Harris sprach mit Blick auf die Behauptungen Trumps von einem „Gipfel der Verantwortungslosigkeit“. Menschen verlören ihr Zuhause und Trump nutze die Situation für politische Spielchen. Biden bezeichnete die Verbreitung von Falschnachrichten als „unamerikanisch“. Menschen würden in die Irre geführt und in Panik versetzt.
Auch in Deutschland haben Politikerauftritte im Hochwasser schon Wahlen mitentschieden. Die letzte Bundestagswahl zum Beispiel: Unions-Kanzlerkandidat Armin Laschet wollte mit einem Besuch im Flutgebiet an der Ahr sein Image aufpolieren. Doch während Bundespräsident Frank-Walter Steinmeier sprach, konnte sich Laschet im Hintergrund ein feixendes Lachen über eine Bemerkung am Rande nicht verkneifen. „Das war blöd, dämlich“, sagte er später. Die Bilder machten unter dem Stichwort #Laschetlacht die Runde, kurz danach überholte SPD-Kandidat Olaf Scholz ihn in den Umfragen.
Dass Hochwasser das Potenzial haben, politische Stimmungen zu drehen, weiß man aber auch schon, seit Gerhard Schröder 2002 in Gummistiefeln durch die Elbeflut stapfte. Vor dem Hochwasser lag die SPD in Umfragen sieben Punkte hinter der Union. Dann stieg die Elbe, ließ Dämme brechen und riss Häuser weg. Während sein Herausforderer Edmund Stoiber auf Juist urlaubt, präsentierte sich Schröder als entschlossener Krisenmanager und wurde regelrecht ins Kanzleramt gespült. Seitdem ist in der Politik die Rede von „Gummistiefelmomenten“, in denen man alles gewinnen oder alles verlieren kann.

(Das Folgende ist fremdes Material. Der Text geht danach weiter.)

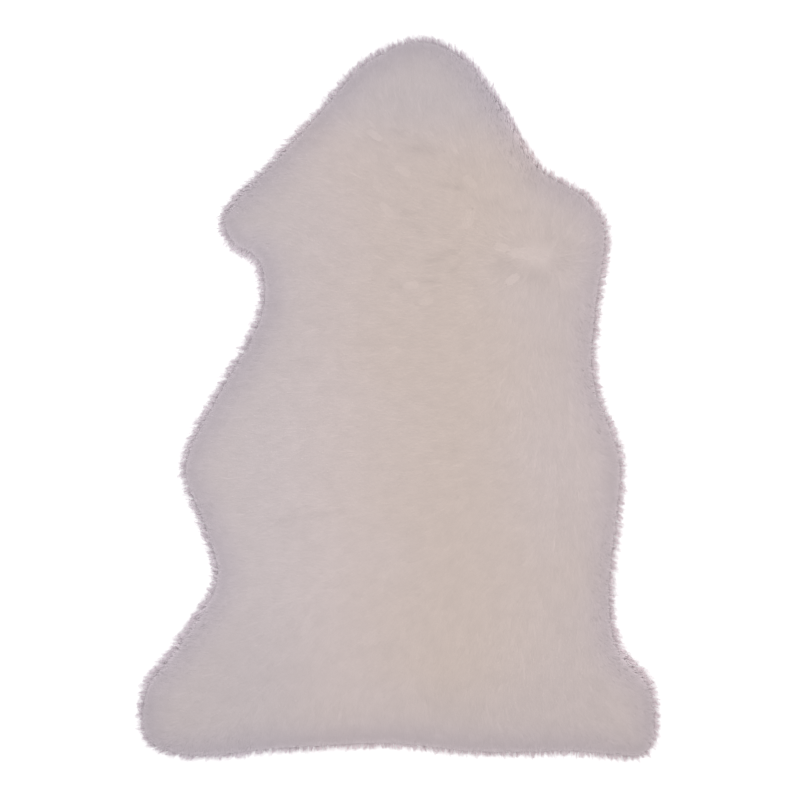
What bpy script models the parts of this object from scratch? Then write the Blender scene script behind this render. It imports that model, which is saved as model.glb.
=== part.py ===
"""A whole sheepskin rug: one pelt with its wool, lying flat on its hide.

Metres, +Z up. +Y runs along the backbone towards the neck. The origin lies under the middle of the
pelt's outline, on the surface that the hide rests on. The pelt is one piece, so it is one solid: a
flat underside, a rounded rim where the wool spills over the hide's edge, and a crown of pile.
"""

import math

import bpy
import numpy as np
from mathutils import Vector, noise
from mathutils.geometry import delaunay_2d_cdt

# Driving dimensions.
PELT_LENGTH = 0.95  # tips of the neck wool to tips of the tail wool
PILE_HEIGHT = 0.044  # hide and pile together, over the back
RIM_HEIGHT = 0.009  # height of the widest line of the wool
RIM_ROUND = 0.050  # distance in from the edge over which the pile reaches its full height
UNDERSIDE_INSET = 0.006  # how far the flat underside stops short of the widest line

# The pile's own unevenness.
SWELL = 0.0022  # height of the broad swells in the pile
SWELL_SIZE = 0.120  # distance over which they rise and fall
LOCK_SWELL = 0.0010  # height of the smaller clumps of locks
LOCK_SIZE = 0.045  # distance over which they rise and fall

# Mesh spacing.
OUTLINE_STEP = 0.0125  # between points round the rim
RIM_RINGS = 6  # rings of points over the rounded rim
BACK_STEP = 0.022  # between points over the back
UNDERSIDE_STEP = 0.060  # between points of the underside
UNDERSIDE_MARGIN = 0.020  # from its edge to the nearest of them
MERGE = 1e-7  # points nearer than this count as one
RING_CLEARANCE = 0.97  # an inset point nearer the edge than this share of its inset is dropped

WOOL_COLOUR = (0.58, 0.50, 0.47)
WOOL_ROUGHNESS = 0.95

# The pelt's outline, round the wool's tips from the nape and down the right side, before it is scaled
# to PELT_LENGTH and centred.
OUTLINE = (
    # place, x, y
    ("nape", 0.028, 0.475),
    ("right of the nape", 0.086, 0.454),
    ("right side of the neck", 0.136, 0.393),
    ("right base of the neck", 0.189, 0.308),
    ("right shoulder", 0.256, 0.264),
    ("right foreleg", 0.279, 0.222),
    ("right armpit", 0.268, 0.118),
    ("top of the right belly", 0.264, 0.030),
    ("right belly", 0.299, -0.080),
    ("right flank", 0.295, -0.160),
    ("right flank hollow", 0.286, -0.245),
    ("right thigh", 0.295, -0.325),
    ("right hind leg", 0.337, -0.375),
    ("right hind foot", 0.344, -0.430),
    ("right tail corner", 0.330, -0.471),
    ("right of the tail edge", 0.230, -0.470),
    ("right of the tail", 0.110, -0.471),
    ("hollow of the tail edge", -0.010, -0.460),
    ("left of the tail edge", -0.145, -0.466),
    ("left tail corner", -0.290, -0.473),
    ("left hind foot", -0.334, -0.448),
    ("left hind leg", -0.336, -0.382),
    ("left thigh", -0.290, -0.318),
    ("left flank hollow", -0.243, -0.236),
    ("left flank", -0.261, -0.165),
    ("left belly", -0.285, -0.092),
    ("top of the left belly", -0.245, 0.000),
    ("below the left armpit", -0.199, 0.078),
    ("left armpit", -0.181, 0.130),
    ("top of the left armpit", -0.189, 0.178),
    ("underside of the left foreleg", -0.219, 0.197),
    ("left foreleg", -0.234, 0.236),
    ("left shoulder", -0.167, 0.313),
    ("left side of the neck", -0.106, 0.379),
    ("left of the nape", -0.046, 0.444),
)
CURVE_STEPS = 24  # samples between two places, before the curve is spaced evenly

# Where the wool stands up in a tuft or parts, on the outline's own axes.
TUFTS = (
    # place, x, y, radius, height
    ("tuft right of the backbone", 0.165, 0.188, 0.030, 0.0030),
    ("ruffled wool between the shoulders", 0.060, 0.185, 0.045, 0.0022),
    ("parting below that tuft", 0.140, 0.160, 0.026, -0.0025),
    ("parting behind the neck", 0.025, 0.325, 0.040, -0.0020),
    ("parting over the left flank", -0.125, -0.145, 0.040, -0.0018),
)


def smooth_loop(places, steps):
    """A closed centripetal Catmull-Rom curve through the places, steps samples between each two."""
    points = np.array(places)
    share = (np.arange(steps) / steps)[:, None]
    stretches = []
    for i in range(len(points)):
        before, start, end, after = (points[(i + k) % len(points)] for k in (-1, 0, 1, 2))
        lead = math.sqrt(np.linalg.norm(start - before))
        span = math.sqrt(np.linalg.norm(end - start))
        trail = math.sqrt(np.linalg.norm(after - end))
        run = end - start
        slope_in = span * ((start - before) / lead - (end - before) / (lead + span)) + run
        slope_out = span * ((after - end) / trail - (after - start) / (span + trail)) + run
        stretches.append(
            (2 * share**3 - 3 * share**2 + 1) * start
            + (share**3 - 2 * share**2 + share) * slope_in
            + (3 * share**2 - 2 * share**3) * end
            + (share**3 - share**2) * slope_out
        )
    return np.concatenate(stretches)


def spaced_evenly(loop, step):
    """The closed loop with its points the same distance apart, about step."""
    closed = np.vstack([loop, loop[:1]])
    lengths = np.linalg.norm(np.diff(closed, axis=0), axis=1)
    along = np.concatenate([[0.0], np.cumsum(lengths)])
    count = round(along[-1] / step)
    wanted = np.arange(count) * along[-1] / count
    return np.column_stack([np.interp(wanted, along, closed[:, k]) for k in (0, 1)])


def pelt_outline():
    """The outline's points, anticlockwise, with the scale and the shift that fit them to the pelt."""
    loop = smooth_loop([(x, y) for _, x, y in reversed(OUTLINE)], CURVE_STEPS)
    scale = PELT_LENGTH / np.ptp(loop[:, 1])
    middle = (loop.max(axis=0) + loop.min(axis=0)) / 2
    return spaced_evenly((loop - middle) * scale, OUTLINE_STEP), scale, middle


def outward_normals(loop):
    along = np.roll(loop, -1, axis=0) - np.roll(loop, 1, axis=0)
    normals = np.column_stack([along[:, 1], -along[:, 0]])
    return normals / np.linalg.norm(normals, axis=1)[:, None]


def distance_to_loop(points, loop):
    """How far each point is from the nearest stretch of the loop."""
    runs = np.roll(loop, -1, axis=0) - loop
    offsets = points[:, None, :] - loop[None, :, :]
    share = (offsets * runs).sum(axis=2) / (runs * runs).sum(axis=1)
    nearest = offsets - np.clip(share, 0.0, 1.0)[:, :, None] * runs
    return np.linalg.norm(nearest, axis=2).min(axis=1)


def inside_loop(points, loop):
    """Which points the loop goes round, by counting the crossings to one side."""
    following = np.roll(loop, -1, axis=0)
    x, y = points[:, :1], points[:, 1:]
    straddles = (loop[:, 1] > y) != (following[:, 1] > y)
    rise = np.where(following[:, 1] == loop[:, 1], 1.0, following[:, 1] - loop[:, 1])
    crossing = loop[:, 0] + (y - loop[:, 1]) * (following[:, 0] - loop[:, 0]) / rise
    return (straddles & (x < crossing)).sum(axis=1) % 2 == 1


def inset_points(loop, inset):
    """The loop moved in by inset, without the points that land too near another stretch of it."""
    points = loop - outward_normals(loop) * inset
    kept = inside_loop(points, loop) & (distance_to_loop(points, loop) >= inset * RING_CLEARANCE)
    return points[kept]


def staggered_grid(loop, step, margin):
    """Points of a staggered grid inside the loop, at least margin from it."""
    low, high = loop.min(axis=0), loop.max(axis=0)
    row_step = step * math.sqrt(3) / 2
    points = [
        (low[0] + step * (column + (row % 2) / 2), low[1] + row_step * row)
        for row in range(1 + int((high[1] - low[1]) / row_step))
        for column in range(1 + int((high[0] - low[0]) / step))
    ]
    points = np.array(points)
    return points[inside_loop(points, loop) & (distance_to_loop(points, loop) > margin)]


def triangulated(loop, inner):
    """Triangles that fill the loop through the inner points: (points, faces), the loop's points first."""
    points = [Vector(p) for p in np.vstack([loop, inner])]
    count = len(loop)
    edges = [(i, (i + 1) % count) for i in range(count)]
    found, _, faces, origins, _, _ = delaunay_2d_cdt(points, edges, [], 1, MERGE)
    places = {new: old[0] for new, old in enumerate(origins) if old}
    order = np.array([places[new] for new in range(len(found))])
    return np.array(points), [[int(order[i]) for i in face] for face in faces]


def pile_height(points, loop, scale, middle):
    """Height of the wool's surface over each point."""
    depth = np.clip(distance_to_loop(points, loop) / RIM_ROUND, 0.0, 1.0)
    rise = np.sqrt(1.0 - (1.0 - depth) ** 2)
    uneven = np.array(
        [
            SWELL * noise.noise((x / SWELL_SIZE, y / SWELL_SIZE, 0.0))
            + LOCK_SWELL * noise.noise((x / LOCK_SIZE, y / LOCK_SIZE, 1.0))
            for x, y in points
        ]
    )
    for _, x, y, radius, height in TUFTS:
        centre = (np.array((x, y)) - middle) * scale
        away = np.linalg.norm(points - centre, axis=1) / radius
        uneven += height * np.exp(-(away**2))
    return RIM_HEIGHT + rise * (PILE_HEIGHT - RIM_HEIGHT + uneven)


def pelt_mesh():
    """One closed mesh: the wool's surface, the turn under its rim and the flat underside."""
    loop, scale, middle = pelt_outline()
    angles = [(k + 1) / RIM_RINGS * math.pi / 2 for k in range(RIM_RINGS)]
    rings = [inset_points(loop, RIM_ROUND * (1.0 - math.cos(angle))) for angle in angles]
    back = staggered_grid(loop, BACK_STEP, RIM_ROUND + BACK_STEP / 2)
    top, top_faces = triangulated(loop, np.vstack([*rings, back]))
    top_heights = pile_height(top, loop, scale, middle)
    top_heights[: len(loop)] = RIM_HEIGHT

    under_loop = loop - outward_normals(loop) * UNDERSIDE_INSET
    under_inner = staggered_grid(under_loop, UNDERSIDE_STEP, UNDERSIDE_MARGIN)
    under, under_faces = triangulated(under_loop, under_inner)

    first_under = len(top)
    points = [(x, y, z) for (x, y), z in zip(top, top_heights)] + [(x, y, 0.0) for x, y in under]
    faces = top_faces + [[first_under + i for i in reversed(face)] for face in under_faces]
    count = len(loop)
    for i in range(count):
        following = (i + 1) % count
        faces.append([following, i, first_under + i])
        faces.append([following, first_under + i, first_under + following])
    mesh = bpy.data.meshes.new("sheepskin")
    mesh.from_pydata(points, [], faces)
    mesh.validate()
    mesh.shade_smooth()
    return mesh


def wool_material():
    material = bpy.data.materials.new("wool")
    material.use_nodes = True
    shader = material.node_tree.nodes["Principled BSDF"]
    shader.inputs["Base Color"].default_value = (*WOOL_COLOUR, 1.0)
    shader.inputs["Roughness"].default_value = WOOL_ROUGHNESS
    shader.inputs["Metallic"].default_value = 0.0
    return material


def main():
    for thing in list(bpy.data.objects):
        bpy.data.objects.remove(thing, do_unlink=True)
    pelt = bpy.data.objects.new("sheepskin", pelt_mesh())
    pelt.data.materials.append(wool_material())
    bpy.context.scene.collection.objects.link(pelt)


main()
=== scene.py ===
"""Sheepskin rug: the hide, the dense underwool and the locks of wool over it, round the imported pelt."""

import math

import bpy
import numpy as np
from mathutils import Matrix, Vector
from mathutils.bvhtree import BVHTree
from mathutils.geometry import delaunay_2d_cdt


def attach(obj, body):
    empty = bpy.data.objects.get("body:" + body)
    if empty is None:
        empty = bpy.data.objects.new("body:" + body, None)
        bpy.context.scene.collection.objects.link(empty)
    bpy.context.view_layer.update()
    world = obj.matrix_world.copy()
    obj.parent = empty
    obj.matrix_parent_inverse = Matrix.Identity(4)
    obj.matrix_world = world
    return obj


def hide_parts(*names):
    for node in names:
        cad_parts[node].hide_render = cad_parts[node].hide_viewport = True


bl_info = {
    "name": "Sheepskin Rug",
    "version": (1, 0, 0),
    "blender": (4, 5, 0),
    "location": "3D View > Sidebar > Sheepskin",
    "description": "Builds a sheepskin rug in long soft wool on the solid of its packed pelt",
    "category": "Add Mesh",
}

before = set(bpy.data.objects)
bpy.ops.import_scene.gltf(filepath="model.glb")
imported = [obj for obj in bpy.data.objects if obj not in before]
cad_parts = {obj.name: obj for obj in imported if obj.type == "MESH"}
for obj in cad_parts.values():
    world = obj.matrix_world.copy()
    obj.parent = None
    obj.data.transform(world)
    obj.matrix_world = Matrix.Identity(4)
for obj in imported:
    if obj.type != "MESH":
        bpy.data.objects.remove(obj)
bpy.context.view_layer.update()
PELT_NODE = "sheepskin"
BODY = "root"

# The floor plan on which the pelt's fields are held.
FIELD_STEP = 0.0025  # between the points of a field
FIELD_MARGIN = 0.030  # how far the fields run on past the pelt
FIELD_END = 1.001  # the last place that is read, back from the number of points, in steps
OUTWARD_BLUR = 6  # passes that smooth the way outwards
SLOPE_BLUR = 3  # passes that smooth the wool's slope
WELD_DIGITS = 6  # decimals of a metre to which two corners of the solid are the same point
LEAST_HEIGHT = 0.0006  # no wool comes nearer to the floor than this
SPILL = 0.020  # distance outside the edge over which the wool's surface would sink to the floor
SNAP_ROUNDS = 3  # passes that move a border's points onto its line
MERGE = 1e-8  # points of a filled border nearer than this count as one
LEAST_LENGTH = 1e-6  # what is divided by a length on the floor plan is divided by this at least
LEAST_VECTOR = 1e-12  # and by this at least where it is a length in space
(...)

Gut möglich also, dass Biden in den kommenden Tagen wieder ins Katastrophengebiet reisen wird, statt mit den Staats- und Regierungschefs anderer Länder in Ramstein über weitere Unterstützung für die von Russland angegriffene Ukraine zu beraten. Auch für Harris und Trump dürfte es in den kommenden Tagen „Gummistiefelmomente“ geben.